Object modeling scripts
○ ○ ○ ○ ○ ○ ○
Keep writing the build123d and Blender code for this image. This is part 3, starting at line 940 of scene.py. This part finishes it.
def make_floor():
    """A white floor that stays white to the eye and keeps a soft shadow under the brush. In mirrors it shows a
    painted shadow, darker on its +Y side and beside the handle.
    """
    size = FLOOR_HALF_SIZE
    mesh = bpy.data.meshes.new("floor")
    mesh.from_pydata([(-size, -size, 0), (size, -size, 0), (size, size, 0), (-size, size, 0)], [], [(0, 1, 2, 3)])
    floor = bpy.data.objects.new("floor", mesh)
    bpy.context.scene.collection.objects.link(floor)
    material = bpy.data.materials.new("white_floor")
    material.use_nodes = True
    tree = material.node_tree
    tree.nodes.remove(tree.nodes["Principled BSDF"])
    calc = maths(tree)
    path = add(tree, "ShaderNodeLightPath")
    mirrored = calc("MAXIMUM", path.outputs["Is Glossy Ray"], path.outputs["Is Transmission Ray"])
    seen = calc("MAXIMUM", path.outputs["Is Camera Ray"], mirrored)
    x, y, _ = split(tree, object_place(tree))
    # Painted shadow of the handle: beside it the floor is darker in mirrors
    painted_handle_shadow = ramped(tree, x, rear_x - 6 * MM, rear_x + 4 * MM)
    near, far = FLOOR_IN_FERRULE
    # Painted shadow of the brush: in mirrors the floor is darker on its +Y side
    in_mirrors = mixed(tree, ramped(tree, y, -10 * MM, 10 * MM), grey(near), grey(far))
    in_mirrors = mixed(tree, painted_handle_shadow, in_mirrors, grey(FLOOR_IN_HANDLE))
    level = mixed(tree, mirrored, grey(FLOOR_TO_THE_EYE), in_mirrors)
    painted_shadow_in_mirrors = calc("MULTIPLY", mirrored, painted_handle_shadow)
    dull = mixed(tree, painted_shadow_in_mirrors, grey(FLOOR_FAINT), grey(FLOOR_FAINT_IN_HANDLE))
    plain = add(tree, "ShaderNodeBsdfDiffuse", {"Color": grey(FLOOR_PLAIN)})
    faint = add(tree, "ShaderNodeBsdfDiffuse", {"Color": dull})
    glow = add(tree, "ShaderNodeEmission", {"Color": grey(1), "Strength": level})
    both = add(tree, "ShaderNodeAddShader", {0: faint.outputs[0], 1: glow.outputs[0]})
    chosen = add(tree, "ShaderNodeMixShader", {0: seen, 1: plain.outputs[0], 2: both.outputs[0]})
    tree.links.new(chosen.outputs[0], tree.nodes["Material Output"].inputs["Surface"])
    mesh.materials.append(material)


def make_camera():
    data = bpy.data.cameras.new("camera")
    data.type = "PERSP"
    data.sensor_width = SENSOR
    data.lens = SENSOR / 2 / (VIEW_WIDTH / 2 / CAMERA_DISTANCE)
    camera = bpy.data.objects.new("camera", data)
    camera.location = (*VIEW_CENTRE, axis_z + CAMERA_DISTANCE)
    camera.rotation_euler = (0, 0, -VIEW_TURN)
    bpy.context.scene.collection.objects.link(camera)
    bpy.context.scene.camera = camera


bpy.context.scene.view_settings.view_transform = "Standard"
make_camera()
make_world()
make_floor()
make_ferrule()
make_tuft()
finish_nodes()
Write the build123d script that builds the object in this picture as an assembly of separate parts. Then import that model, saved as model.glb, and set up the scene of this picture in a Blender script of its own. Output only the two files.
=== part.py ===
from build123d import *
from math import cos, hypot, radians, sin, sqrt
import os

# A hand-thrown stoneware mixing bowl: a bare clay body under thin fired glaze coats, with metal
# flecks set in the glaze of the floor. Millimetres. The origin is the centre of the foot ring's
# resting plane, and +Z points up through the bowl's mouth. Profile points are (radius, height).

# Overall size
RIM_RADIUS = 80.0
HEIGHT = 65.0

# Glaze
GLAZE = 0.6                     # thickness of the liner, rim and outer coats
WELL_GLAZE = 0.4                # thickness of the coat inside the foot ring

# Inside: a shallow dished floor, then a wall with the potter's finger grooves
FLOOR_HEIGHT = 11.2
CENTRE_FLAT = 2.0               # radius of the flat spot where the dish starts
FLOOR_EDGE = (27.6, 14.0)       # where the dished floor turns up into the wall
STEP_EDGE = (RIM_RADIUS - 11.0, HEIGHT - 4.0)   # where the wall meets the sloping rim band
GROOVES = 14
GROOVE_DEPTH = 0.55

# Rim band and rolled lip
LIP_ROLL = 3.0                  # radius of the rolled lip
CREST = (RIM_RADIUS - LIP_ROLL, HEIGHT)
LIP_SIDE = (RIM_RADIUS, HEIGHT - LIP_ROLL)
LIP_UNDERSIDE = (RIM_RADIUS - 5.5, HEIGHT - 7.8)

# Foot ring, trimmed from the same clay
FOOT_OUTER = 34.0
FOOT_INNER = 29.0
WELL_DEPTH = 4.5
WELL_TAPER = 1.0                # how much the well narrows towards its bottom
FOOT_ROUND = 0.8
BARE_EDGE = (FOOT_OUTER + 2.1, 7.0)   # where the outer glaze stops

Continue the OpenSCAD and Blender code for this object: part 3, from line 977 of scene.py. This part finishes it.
○ ○ ○ ○ ○ ○ ○
Work required ->
Using the records above, please retype only the run of lines from the line holding "Write the build123d" through the last line, both ends included.

Response to this task ->
Write the build123d script that builds the object in this picture as an assembly of separate parts. Then import that model, saved as model.glb, and set up the scene of this picture in a Blender script of its own. Output only the two files.
=== part.py ===
from build123d import *
from math import cos, hypot, radians, sin, sqrt
import os

# A hand-thrown stoneware mixing bowl: a bare clay body under thin fired glaze coats, with metal
# flecks set in the glaze of the floor. Millimetres. The origin is the centre of the foot ring's
# resting plane, and +Z points up through the bowl's mouth. Profile points are (radius, height).

# Overall size
RIM_RADIUS = 80.0
HEIGHT = 65.0

# Glaze
GLAZE = 0.6                     # thickness of the liner, rim and outer coats
WELL_GLAZE = 0.4                # thickness of the coat inside the foot ring

# Inside: a shallow dished floor, then a wall with the potter's finger grooves
FLOOR_HEIGHT = 11.2
CENTRE_FLAT = 2.0               # radius of the flat spot where the dish starts
FLOOR_EDGE = (27.6, 14.0)       # where the dished floor turns up into the wall
STEP_EDGE = (RIM_RADIUS - 11.0, HEIGHT - 4.0)   # where the wall meets the sloping rim band
GROOVES = 14
GROOVE_DEPTH = 0.55

# Rim band and rolled lip
LIP_ROLL = 3.0                  # radius of the rolled lip
CREST = (RIM_RADIUS - LIP_ROLL, HEIGHT)
LIP_SIDE = (RIM_RADIUS, HEIGHT - LIP_ROLL)
LIP_UNDERSIDE = (RIM_RADIUS - 5.5, HEIGHT - 7.8)

# Foot ring, trimmed from the same clay
FOOT_OUTER = 34.0
FOOT_INNER = 29.0
WELL_DEPTH = 4.5
WELL_TAPER = 1.0                # how much the well narrows towards its bottom
FOOT_ROUND = 0.8
BARE_EDGE = (FOOT_OUTER + 2.1, 7.0)   # where the outer glaze stops

Continue the OpenSCAD and Blender code for this object: part 3, from line 977 of scene.py. This part finishes it.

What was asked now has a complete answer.